EN-DOR (Heb. עֵין דּאׁר ,עֵין דּוֹר).

(1) A city in the territory of Issachar that was occupied by the strong Manasseh tribe (Josh. 17:11). The biblical statement that Gideon's triumph over the Midianites took place at En-Dor (Ps. 83:11) corresponds well with its location north of the hill of Moreh (Gibeath-Moreh, Judg. 7:1). The city's notoriety is mainly due to Saul's visit to "the woman that divineth by a ghost" – the famous witch of En-Dor (I Sam. 28:7). Saul disguised himself because he and his army were then at Gilboa and the Philistines at Shunem and he had to pass near the enemy camp to reach En-Dor. Eusebius describes it as a very large village 4 m. (6½ km.) south of Mount Tabor and north of the Little Hermon (al-Nabī Daḥī), and also mentions its proximity to Na'im, near Scythopolis (Onom. 34:8; 94:20). En-Dor seems to have been originally part of the district of Sepphoris and was detached from it with Na'im to form a separate district. The name is preserved in ʿIndūr, east of Na'im and north of the hill of Moreh.
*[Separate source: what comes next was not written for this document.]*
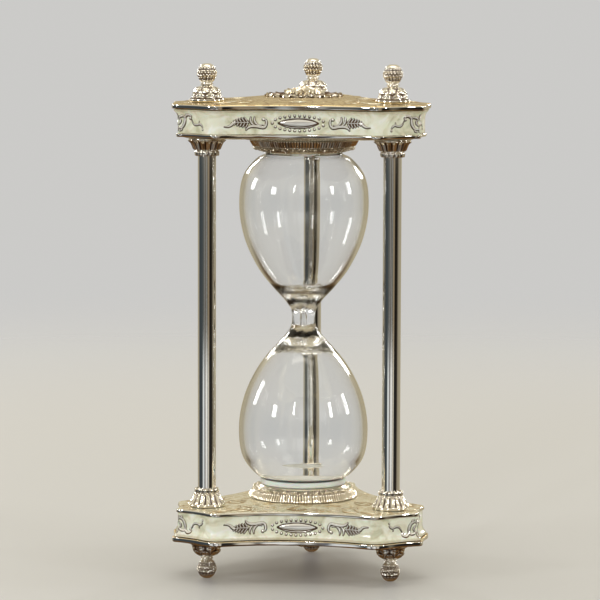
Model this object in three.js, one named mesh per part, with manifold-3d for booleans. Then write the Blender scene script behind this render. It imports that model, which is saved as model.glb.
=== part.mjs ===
// Hourglass in a three-cornered, silver-plated frame with pearl enamel bands.
// Millimetres, +Z up. The two ends are alike, so the hourglass stands either way up.
import * as THREE from 'three';
import { mergeVertices } from 'three/addons/utils/BufferGeometryUtils.js';
import Module from 'manifold-3d';

// Driving dimensions.
const height = 228;             // from the tips of the feet to the tips of the finials
const clearance = 0.3;          // air between pieces that touch
const pillarCircle = 47.1;      // radius of the circle through the three pillars
const tubeRadius = 4;
const tubeWall = 0.8;
const rodRadius = 2;
const rodBore = rodRadius + clearance;
const cornerAngles = { left: 210, right: 330, back: 90 };   // degrees, seen from above

// the plan of an end plate: half a corner, as reach along it and distance across it
const tipReach = 63.7;
const tipHalfWidth = 2.6;
const shoulderReach = 54.6;
const shoulderHalfWidth = 21.6;
const sideReach = 37.3;         // from the axis to the middle of a concave side

// heights of one end, measured from the tip of its feet towards the glass
const coverDome = 15;           // highest point of the outer cover, at its centre
const footSeat = 17;            // where the feet and finials bear on the cover
const lipStart = 17.7;
const lipEnd = 19.4;
const enamelStart = 19.7;
const enamelEnd = 30.1;
const rimStart = 30.4;
const rimEnd = 31.8;
const plinthTop = 32.3;         // where the capitals bear on the plate
const ringSeat = 33.7;          // where the seat ring bears on the plate
const ringTop = 39.5;           // polished lip of the seat ring
const capitalTop = 40.4;

// how far each band of an end stands back from the lip's outline
const enamelBack = 2.9;
const wallBack = 4.4;
const wallInside = 6.4;
const rimBack = 2;

// seat rings and the glass that they hold
const ringRadius = 24.4;
const ringLipRadius = 19.5;
const recessRadius = 17.9;
const glassStart = 41.7;
const glassEnd = 189.5;
const glassWall = 1.4;
const neckWall = 3.5;
const stopperHole = 6.5;

// steps round a turned piece
const boreSteps = 12;
const plainSteps = 16;
const fineSteps = 20;
const ringReeds = 18;           // reeds round a seat ring, two steps each
const lobes = 8;                // leaves of a capital and lobes of a foot, two steps each

// Materials.
const silver = new THREE.MeshStandardMaterial({ color: 0xd8d4ca, roughness: 0.14, metalness: 1 });
const enamel = new THREE.MeshStandardMaterial({ color: 0xe6dfca, roughness: 0.22, metalness: 0 });
const steel = new THREE.MeshStandardMaterial({ color: 0x9a9b9d, roughness: 0.35, metalness: 1 });
const silicone = new THREE.MeshStandardMaterial({ color: 0xe8e6dd, roughness: 0.4, metalness: 0 });
const whiteSand = new THREE.MeshStandardMaterial({ color: 0xe9e6dc, roughness: 0.95, metalness: 0 });
const clearGlass = new THREE.MeshStandardMaterial({
  color: 0xf2f5f2, roughness: 0.03, metalness: 0, transparent: true, opacity: 0.3,
});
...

Tell al-ʿAjjūl or Khirbat al-Ṣafṣāfa, two tells in the vicinity of Na'im containing Iron Age remains, have been suggested as possible sites of the ancient city.

[Michael Avi-Yonah]

(2) The modern kibbutz of En Dor, S.E. of Mt. Tabor, was founded on June 16, 1948, a few days after the region was secured by Israel forces in the War of Independence. It is affiliated to Kibbutz Arẓi ha-Shomer ha-Ẓa'ir. Its settlers include Israel-born pioneers and immigrants from the United States, Bulgaria, Turkey, Germany, and South America. Its economy was based on field crops, poultry, dairy cattle, and a factory for modern electronic equipment. The kibbutz also operated a station for seed development. In the mid-1990s the population was approximately 635, rising to 783 in 2002.